I extending the Dirichlet Process example here to support placing priors on the covariance matrices of the clusters.
Since there are no Wishart priors implemented yet, I’ve gone with the LKJ priors, I am struggling however to achieve good clustering performance.
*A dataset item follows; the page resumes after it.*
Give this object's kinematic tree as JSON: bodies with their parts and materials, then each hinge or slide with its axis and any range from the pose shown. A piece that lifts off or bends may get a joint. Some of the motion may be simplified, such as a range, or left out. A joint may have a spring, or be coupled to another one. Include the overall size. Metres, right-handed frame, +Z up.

Any feedback would be greatly appreciated.
Here is an example
Data generation:
import torch
from torch.distributions import Gamma
import torch.nn.functional as F
import matplotlib.pyplot as plt
from tqdm import tqdm
from pyro.distributions import *
import pyro
from pyro.optim import Adam
from pyro.infer import SVI, Trace_ELBO, Predictive
assert pyro.__version__.startswith('1')
pyro.enable_validation(True) # can help with debugging
pyro.set_rng_seed(0)
data = torch.cat((MultivariateNormal(-2 * torch.ones(2), 0.1 * torch.eye(2)).sample([50]),
MultivariateNormal(2 * torch.ones(2), 0.1 * torch.eye(2)).sample([50]),
MultivariateNormal(torch.tensor([0., 0.]), 0.1 * torch.eye(2)).sample([50])))
N = data.shape[0]
Model and guide:
def model(data, **kwargs):
with pyro.plate("beta_plate", T - 1):
beta = pyro.sample("beta", Beta(1, alpha))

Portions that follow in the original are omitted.